In cases where the symptoms are manageable, and the athlete chooses to continue playing (ie middle of the season), tape can be useful to restrict end of range plantar flexion. These athletes will still often require a period of rest at a later stage (ie either end of season or when symptoms become too restrictive for them to continue) for symptoms to fully settle. Overall, it has been reported that close to 60-70% of PAIS cases can be resolved with conservative treatment alone(3).
Returning to activities requiring plantar flexion should be guided by findings of clinical examination. Once an athlete has no pain on active or passive plantar flexion, this movement can be gradually recommenced. Athletes whose sports require forced plantar flexion – eg kicking a football and cricket fast bowling – should be symptom free on the posterior impingement test with over pressure before they recommence these activities. The timeframe for this is variable and may be six weeks or even longer.
For athletes who do not respond to conservative treatment and have persistent symptoms, surgery is indicated. The goal of surgery is to excise and/or debride the causative anatomy. This may involve excision of the trigonal process or os trigonum as well as debridement of the surrounding soft tissue structures and hypertrophic tissue(4). Historically this was done through an open procedure; more recently however, endoscopic approaches have become more popular due to a lower complication rate and faster return to sport(4).
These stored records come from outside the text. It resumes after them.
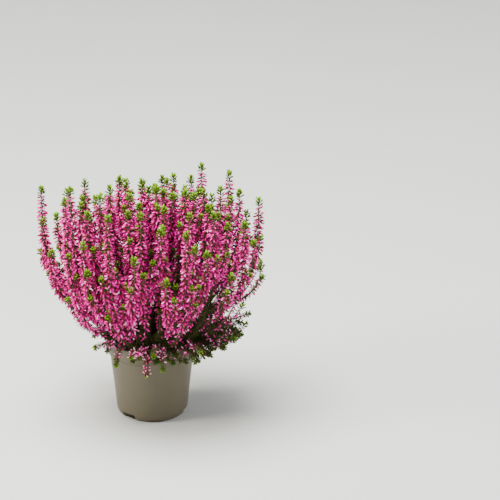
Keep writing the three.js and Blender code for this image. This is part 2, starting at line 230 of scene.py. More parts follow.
class Heap:
    """Triangles gathered into one mesh, each corner with a tint that its material turns into a colour."""

    def __init__(self):
        self.points, self.faces, self.tints, self.count = [], [], [], 0

    def add(self, points, faces, tints):
        self.points.append(points)
        self.faces.append(faces + self.count)
        self.tints.append(tints)
        self.count += len(points)

    def copies(self, template, at, x, y, z, tint, contrast=None):
        """Copies of a template at each point. x, y and z are each copy's own axes, with their lengths in them, and
        contrast is how strongly the template's own shades show."""
        shape, faces, shade = template
        points = at[:, None] + (shape[None, :, 0:1] * x[:, None] + shape[None, :, 1:2] * y[:, None])
        points = (points + shape[None, :, 2:3] * z[:, None]).reshape(-1, 3)
        starts = np.arange(len(at))[:, None, None] * len(shape)
        contrast = np.ones(len(at)) if contrast is None else contrast
        self.add(points, (faces[None] + starts).reshape(-1, 3), (tint[:, None] + shade * contrast[:, None]).ravel())

    def mesh(self, name):
        points = np.concatenate(self.points) * MM
        faces = np.concatenate(self.faces)
        mesh = bpy.data.meshes.new(name)
        mesh.vertices.add(len(points))
        mesh.vertices.foreach_set("co", points.astype(np.float32).ravel())
        mesh.loops.add(faces.size)
        mesh.loops.foreach_set("vertex_index", faces.astype(np.int32).ravel())
        mesh.polygons.add(len(faces))
        mesh.polygons.foreach_set("loop_start", np.arange(0, faces.size, 3, dtype=np.int32))
        mesh.polygons.foreach_set("use_smooth", np.ones(len(faces), bool))
        tint = mesh.attributes.new("tint", "FLOAT", "POINT")
        tint.data.foreach_set("value", np.concatenate(self.tints).astype(np.float32))
        mesh.update(calc_edges=True)
        mesh.validate()
        return mesh


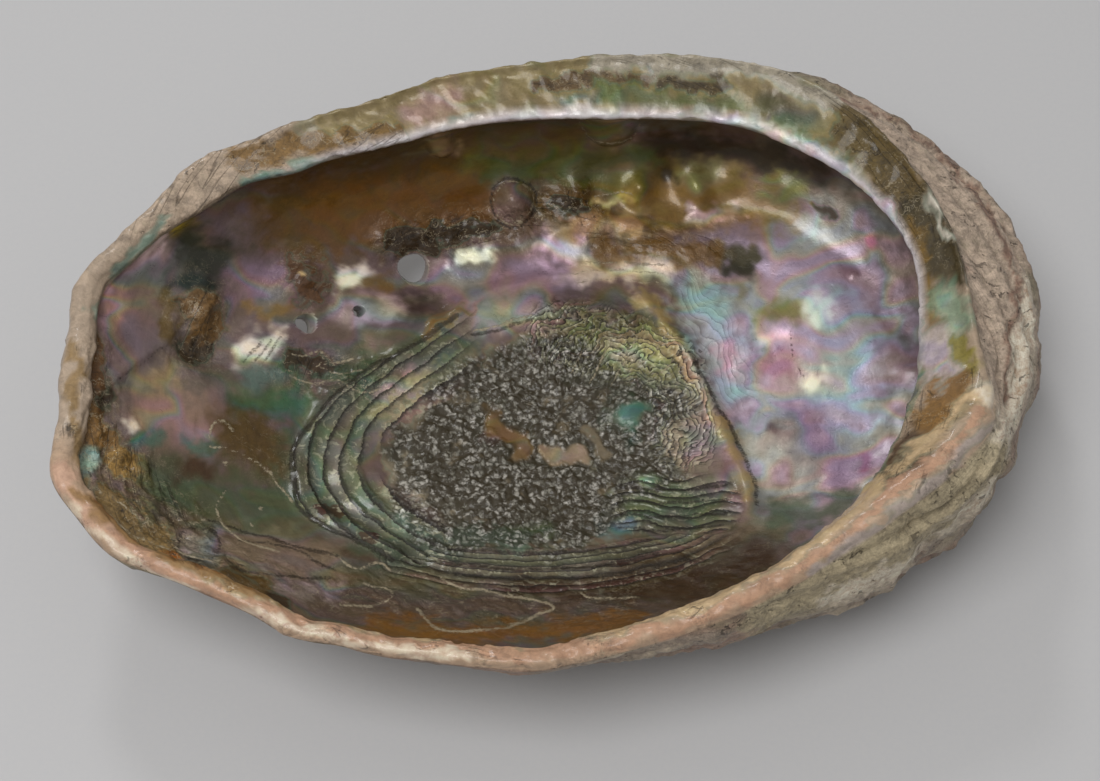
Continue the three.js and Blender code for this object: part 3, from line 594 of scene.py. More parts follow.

Operative treatment of dancers and soccer players shows excellent results with close to 80-90% describing good to excellent results(2,3).
Posterior impingement syndrome should be considered in athletes presenting with posterior ankle pain who participate in sports that require repetitive plantar flexion. It is caused by bony or soft tissue impingement (or a combination of both) in the posterior ankle. Conservative treatment is the initial approach and has shown good results. If this fails however, surgical treatment has been shown to have good- excellent results.
- Yasuli Y , Hannon C, Hurley E and Kennedy J (2016) Posterior ankle impingement syndrome; A systematic four-stage approach. World Journal of Orthopedics. Vol 7 (10) 657-663.
- Rietveld A, Hagemans F (2018) Operative treatment of posterior ankle impingement syndrome and flexor hallicus longus tendinopathy in Dancers: Open versus endoscopic approach. Journal of Dance Medicine. Vol 22 No1 11-18.
- Lavery K, McHale K, Rossy W and Theodore G (2016) Ankle impingement. Journal of Orthopaedic Surgery and Research Vol 11, No 97
- Kudas S, Donmez G, Isik C, Celebi M Cay N and Bozkurt M. (2016) Posterior ankle impingement syndrome in football players: Case series of 26 elite athetes. Acta Orthopaedica et Traumatologica Turcica. Vol 50 649-654.